#### Provide solution for rd sharma maths class 12 chapter 15 Tangents and Normals exercise 15.3 question 2 sub question 3

$m_{1} \times m_{2}=-1$

Hence, two curves intersect orthogonally.

Hint - Two curves intersects orthogonally if $m_{1} \times m_{2}=-1$, where m1 and m2 are the slopes of two curves.
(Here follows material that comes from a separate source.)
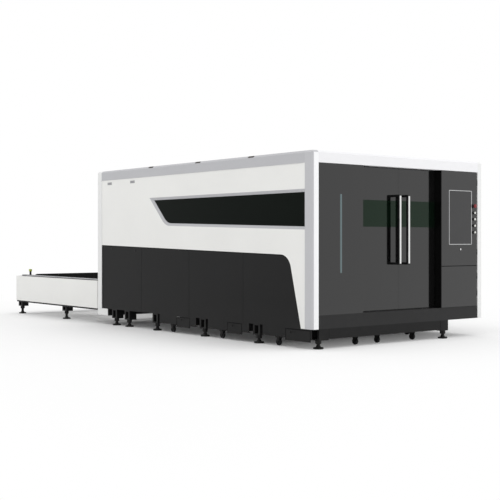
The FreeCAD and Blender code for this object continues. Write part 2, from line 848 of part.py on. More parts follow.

Given –   $x^{2}+4y^{2}=8---(1)$

$x^{2}-2y^{2}=4---(2)$

Solving (1) & (2),we get

From (2) curve,

$x^{2}=4+2y^{2}---(1)$

Substituting in (1)

\begin{aligned} &=x^{2}+4 y^{2}=8 \\ &=4+2 y^{2}+4 y^{2}=8 \\ &=6 y^{2}=4 \end{aligned}

\begin{aligned} &=y^{2}=\frac{4}{6} \\ &=y=\pm \sqrt{\frac{2}{3}} \end{aligned}

Substituting  $y=\pm \sqrt{\frac{2}{3}}$ in $x^{2}=4+2 y^{2}$ , we get

\begin{aligned} &=x^{2}=4+2\left(\pm \sqrt{\frac{2}{3}}\right)^{2} \\ &=x^{2}=4+2\left(\frac{2}{3}\right) \\ &=x^{2}=4+\frac{4}{3}=\frac{12+4}{3}=\frac{16}{3} \\ &=x=\pm \frac{4}{\sqrt{3}} \end{aligned}

The point of intersection of two curves is $\left(\frac{4}{\sqrt{3}}, \frac{2}{(\sqrt{3})}\right)\;\; \&\;\;\left(-\frac{4}{\sqrt{3}},-\frac{2}{(\sqrt{3})}\right)$

First curve is  $x^{2}+4 y^{2}=8$

Differentiating above with respect to x,
As we know, $\frac{d}{d x}\left(x^{n}\right)=^{n} x^{n-1}, \frac{d}{d x}(\text { constants })=0$
\begin{aligned} &=2 x^{2}+8 y\left(\frac{d y}{d x}\right)=0 \\ &=8 y \frac{d y}{d x}=-2 x \\ &=\frac{d y}{d x}=\frac{-2 x}{8 y}=\frac{-x}{4 y} \\ &=m_{1}=\frac{d y}{d x}=\frac{-x}{4 y}---(3) \end{aligned}

Second curve is  $x^{2}-2 y^{2}=4$

Differentiating above with respect to x,
\begin{aligned} &=2 x-4 y \frac{d y}{d x}=0 \\ &=4 y \frac{d y}{d x}=2 x \end{aligned}

\begin{aligned} &=\frac{d y}{d x}=\frac{2 x}{4 y}=\frac{x}{2 y} \\ &=m_{2}=\frac{d y}{d x}=\frac{x}{2 y}---(4) \end{aligned}

At $\left(\frac{4}{\sqrt{3}}, \frac{2}{(\sqrt{3})}\right)$ in eq (3), we get

\begin{aligned} &=\frac{d y}{d x}=\frac{\frac{-4}{\sqrt{3}}}{4 \times\left(\sqrt{\frac{2}{3}}\right)} \\ &=\frac{d y}{d x}=\frac{\frac{-1}{\sqrt{3}}}{\left(\sqrt{\frac{2}{3}}\right)} \end{aligned}

\begin{aligned} &=m_{1}=\frac{-1}{\sqrt{3}} \times \frac{\sqrt{3}}{\sqrt{2}}=\left(\frac{-1}{\sqrt{2}}\right) \\ &=m_{1}=\frac{-1}{\sqrt{2}} \end{aligned}

At $\left(\frac{4}{\sqrt{3}}, \frac{2}{(\sqrt{3})}\right)$ in eq (4), we get

\begin{aligned} &=\frac{d y}{d x}=\frac{\frac{4}{\sqrt{3}}}{2 \times\left(\sqrt{\frac{2}{3}}\right)} \\ &=m_{2}=\frac{4}{\sqrt{3}} \times \frac{\sqrt{3}}{2 \sqrt{2}}=\left(\frac{2}{\sqrt{2}}\right)=\sqrt{2} \\ &=m_{2}=\sqrt{2} \end{aligned}

When $m_{1}=\frac{-1}{\sqrt{2}}$ and $m_{2}=\sqrt{2}$

Two curves intersects orthogonally if $m_{1} \times m_{2}=-1$

$=\frac{-1}{\sqrt{2}} \times \sqrt{2}=-1$

Two curves  $x^{2}+4 y^{2}=8 \;\;\; \&\;\;\; x^{2}-2 y^{2}=4$ intersect orthogonally.